🤖 AI Summary
Achieving high-precision and consistent localization in multi-robot systems under constraints of limited hardware, communication, and computational resources remains challenging. This work proposes a consensus-based distributed filtering framework that integrates preintegrated odometry, shared state estimates, and a passive listening mechanism to simultaneously enable self-localization and neighbor state estimation with low communication overhead. The approach significantly enhances both localization accuracy and consistency, closely approximating the performance of centralized solutions while outperforming existing decentralized methods in both simulation and real-world experiments.
📝 Abstract
Multi-robot localization that is accurate and consistent is imperative for downstream tasks such as planning and control.

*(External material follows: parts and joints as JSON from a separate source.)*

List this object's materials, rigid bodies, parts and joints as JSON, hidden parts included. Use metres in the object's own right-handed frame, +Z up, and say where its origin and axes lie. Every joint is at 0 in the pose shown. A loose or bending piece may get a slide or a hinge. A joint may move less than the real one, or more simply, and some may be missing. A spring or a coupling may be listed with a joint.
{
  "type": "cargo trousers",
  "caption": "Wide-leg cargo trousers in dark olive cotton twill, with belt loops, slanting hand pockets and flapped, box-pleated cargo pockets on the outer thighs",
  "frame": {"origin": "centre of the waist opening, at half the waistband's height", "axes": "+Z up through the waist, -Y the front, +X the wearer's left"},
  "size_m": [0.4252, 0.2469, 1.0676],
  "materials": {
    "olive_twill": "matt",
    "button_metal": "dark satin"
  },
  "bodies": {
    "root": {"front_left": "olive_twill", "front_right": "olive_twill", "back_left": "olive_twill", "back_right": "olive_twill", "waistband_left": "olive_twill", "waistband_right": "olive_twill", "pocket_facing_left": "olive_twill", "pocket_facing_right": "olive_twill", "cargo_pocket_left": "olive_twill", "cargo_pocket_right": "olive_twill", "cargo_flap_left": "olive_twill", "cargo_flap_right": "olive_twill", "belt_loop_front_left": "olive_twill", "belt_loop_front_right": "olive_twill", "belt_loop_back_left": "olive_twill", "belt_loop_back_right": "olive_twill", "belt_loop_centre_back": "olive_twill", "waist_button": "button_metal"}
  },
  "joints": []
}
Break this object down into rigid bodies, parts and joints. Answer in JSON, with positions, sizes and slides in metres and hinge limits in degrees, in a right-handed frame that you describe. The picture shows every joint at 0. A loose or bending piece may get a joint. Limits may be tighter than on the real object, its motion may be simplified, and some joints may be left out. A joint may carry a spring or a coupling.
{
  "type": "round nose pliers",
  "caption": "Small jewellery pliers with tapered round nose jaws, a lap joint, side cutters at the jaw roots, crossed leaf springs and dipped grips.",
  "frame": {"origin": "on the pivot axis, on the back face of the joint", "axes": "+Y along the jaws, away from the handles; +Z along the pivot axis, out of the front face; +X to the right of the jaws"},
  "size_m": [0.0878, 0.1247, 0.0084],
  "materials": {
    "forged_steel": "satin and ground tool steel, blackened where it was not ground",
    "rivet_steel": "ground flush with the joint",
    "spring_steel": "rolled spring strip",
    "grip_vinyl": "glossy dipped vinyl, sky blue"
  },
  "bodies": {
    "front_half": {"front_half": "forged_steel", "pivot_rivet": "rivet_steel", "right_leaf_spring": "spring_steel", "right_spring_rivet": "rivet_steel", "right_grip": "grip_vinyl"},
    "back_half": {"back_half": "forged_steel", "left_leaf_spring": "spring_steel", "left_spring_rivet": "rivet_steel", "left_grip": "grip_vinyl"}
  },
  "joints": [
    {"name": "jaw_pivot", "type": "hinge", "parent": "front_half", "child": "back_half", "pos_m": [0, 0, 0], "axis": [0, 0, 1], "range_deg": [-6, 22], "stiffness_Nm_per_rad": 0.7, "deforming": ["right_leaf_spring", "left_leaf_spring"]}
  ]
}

Centralized filtering approaches optimally fuse all available sensor measurements of the team. However, a centralized solution is rarely implementable due to hardware, communication, and computational constraints. Distributed approaches deploy a filter on each robot to estimate their own state and neighbours' states using inter-robot communication. This paper proposes a consistent, communication-efficient, and consensus-based distributed filtering framework that shares both preintegrated odometry and relevant shared states among communicating robots. The proposed method is validated in simulated and experimental scenarios, showing near centralized performance in accuracy, and especially in consistency, compared to the current state-of-the-art decentralized approach.